Limited context occurs when system monitoring can report that an action occurred, but cannot explain the sequence of events leading to it. For example, network monitoring at the OS level may be able to report "listening started on port 5678", but may not be able to provide the process ID, command line or parent process, or the local state in the program at the point that triggered the action. Firewall controls to prevent such an action are similarly limited, typically to a process name or some global state such as the current user, and in any case rarely provide a useful log file correlated with other application messages.

Auditing bypass can occur when the typical system tool used for an action would ordinarily report its use, but accessing the APIs via Python do not trigger this. For example, invoking "curl" to make HTTP requests may be specifically monitored in an audited system, but Python's "urlretrieve" function is not.
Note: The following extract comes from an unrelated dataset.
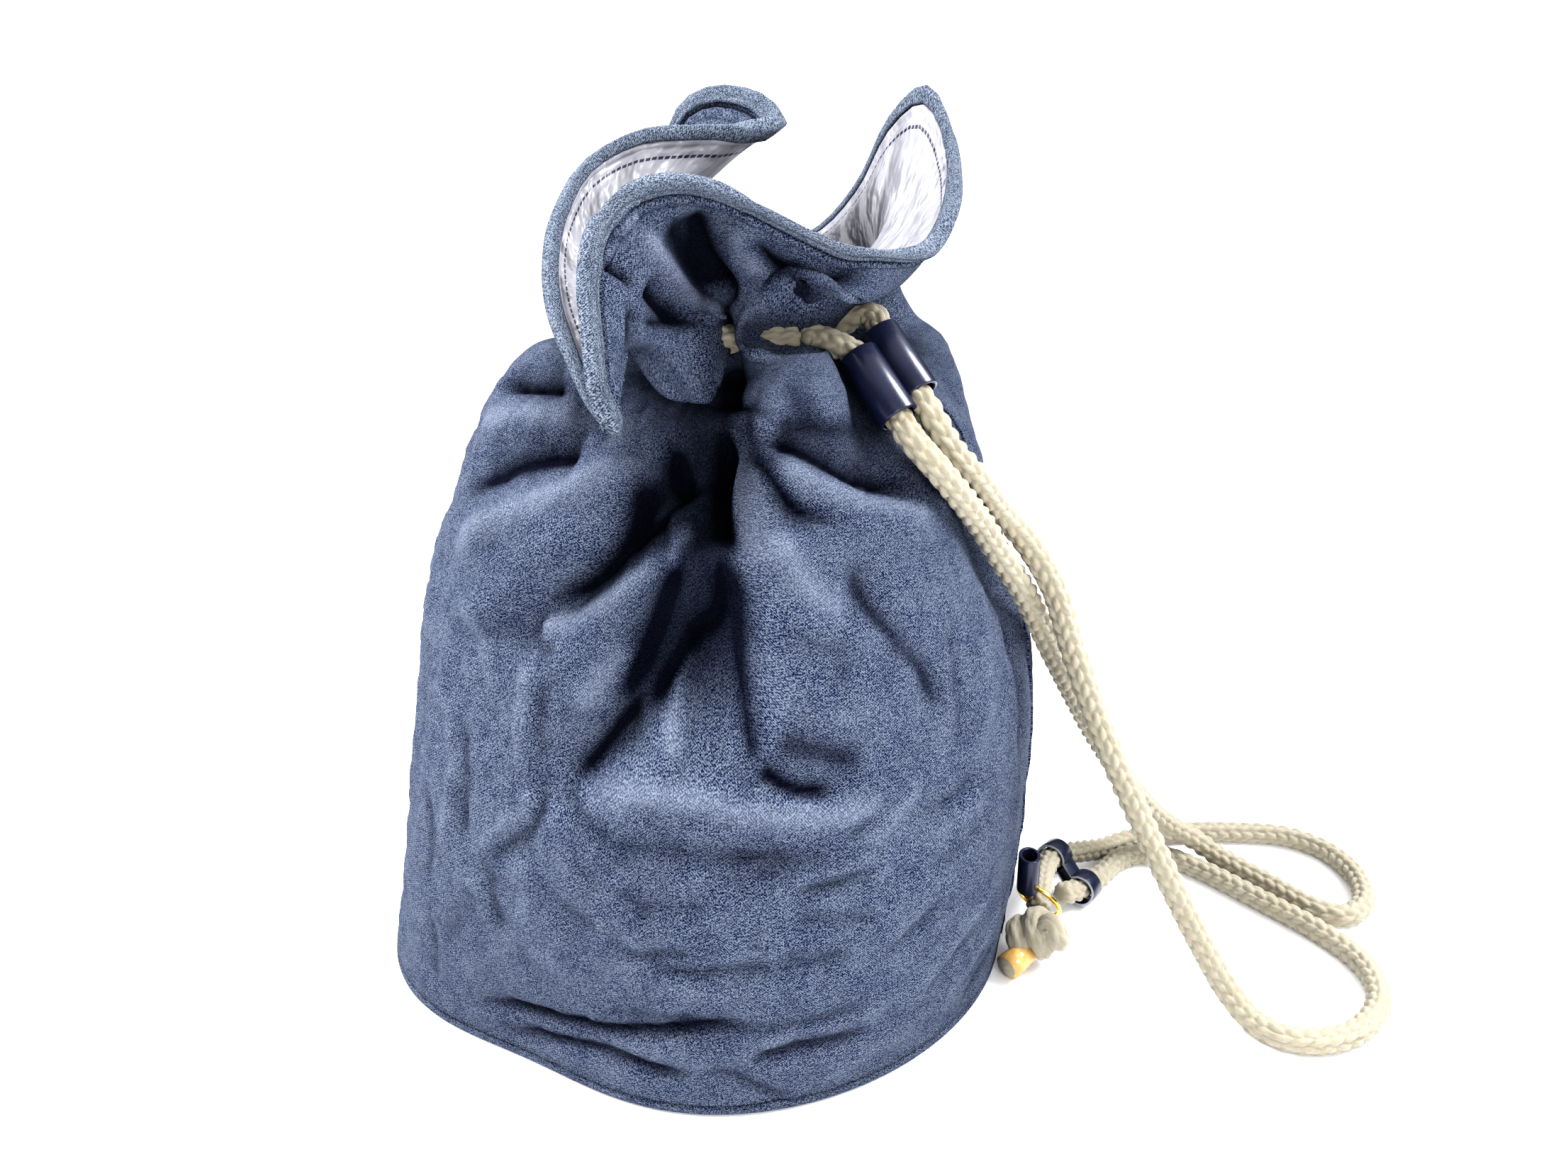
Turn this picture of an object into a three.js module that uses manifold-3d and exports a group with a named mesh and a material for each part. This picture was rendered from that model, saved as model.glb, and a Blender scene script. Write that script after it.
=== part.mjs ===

Within a long-running Python application, particularly one that processes user-provided information such as a web app, there is a risk of unexpected behavior. This may be due to bugs in the code, or deliberately induced by a malicious user. In both cases, normal application logging may be bypassed resulting in no indication that anything out of the ordinary has occurred.

Additionally, and somewhat unique to Python, it is very easy to affect the code that is run in an application by manipulating either the import system's search path or placing files earlier on the path than intended. This is often seen when developers create a script with the same name as the module they intend to use - for example, a random.py file that attempts to import the standard library random module.

Overview of Changes

The aim of these changes is to enable both application developers and system administrators to integrate Python into their existing monitoring systems without dictating how those systems look or behave.

We propose two API changes to enable this: an Audit Hook and Verified Open Hook. Both are available from Python and native code, allowing applications and frameworks written in pure Python code to take advantage of the extra messages, while also allowing embedders or system administrators to deploy "always-on" builds of Python.

Only CPython is bound to provide the native APIs as described here. Other implementations should provide the pure Python APIs, and may provide native versions as appropriate for their underlying runtimes.

Audit Hook

In order to observe actions taken by the runtime (on behalf of the caller), an API is required to raise messages from within certain operations. These operations are typically deep within the Python runtime or standard library, such as dynamic code compilation, module imports, DNS resolution, or use of certain modules such as ctypes.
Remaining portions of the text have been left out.